There are some encouraging signs for the future of for-profit philanthropy, however. Two years ago, the United Kingdom created the community interest company (CIC), a legal structure for organizations seeking to use their profits and assets to achieve social missions. Although contributions to a CIC are not deductible, charities are allowed to invest in or own them. Here in the United States, Andrew Kassoy, a partner at MSD Real Estate Capital, a real estate private equity fund, is seeking to create a new legal entity known as a B corporation. For private companies willing to institutionalize stakeholder interests — not just shareholder interests — in their corporate charter and also to agree to transparent social and environmental performance standards, the B corporation could help attract socially minded investment capital.
“Government can play an incredible role in bulldozing the wall” that limits a social venture’s access to private capital, said Kassoy.
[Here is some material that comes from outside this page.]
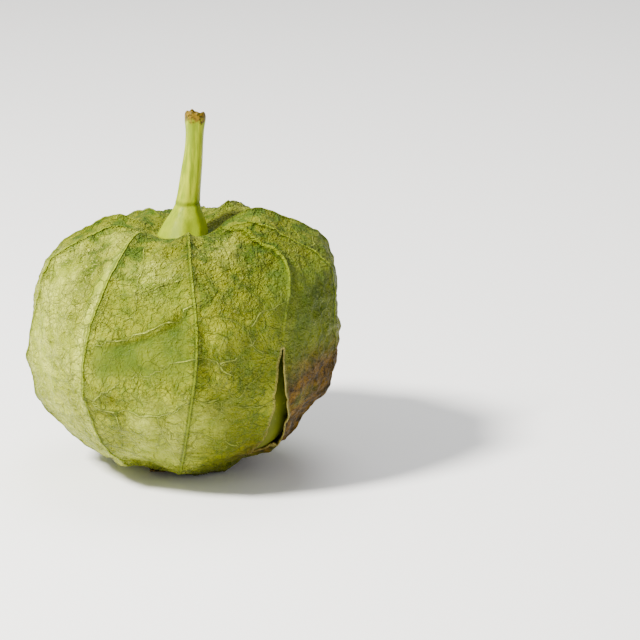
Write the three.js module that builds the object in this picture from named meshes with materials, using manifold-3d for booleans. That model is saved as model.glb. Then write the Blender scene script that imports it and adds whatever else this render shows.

At the same time, concerns about nonprofit abuses and the threat that the growing nonprofit sector poses to the tax base have led some in government to call for increased regulatory oversight of charitable and philanthropic activity. “How do you bring greater transparency and accountability into the field while warding off excessive regulation that constrains the ideas and energies of social entrepreneurs?” asked panel moderator David Gergen, director of the Center for Public Leadership.
“We’re just beginning to peel the onion,” said Reynolds. “I think we should continue this dialogue, with an outcome that maybe we take to Capitol Hill, or maybe begin to talk to some presidential candidates about, as a way of planting the seed for new ideas and new paradigms.”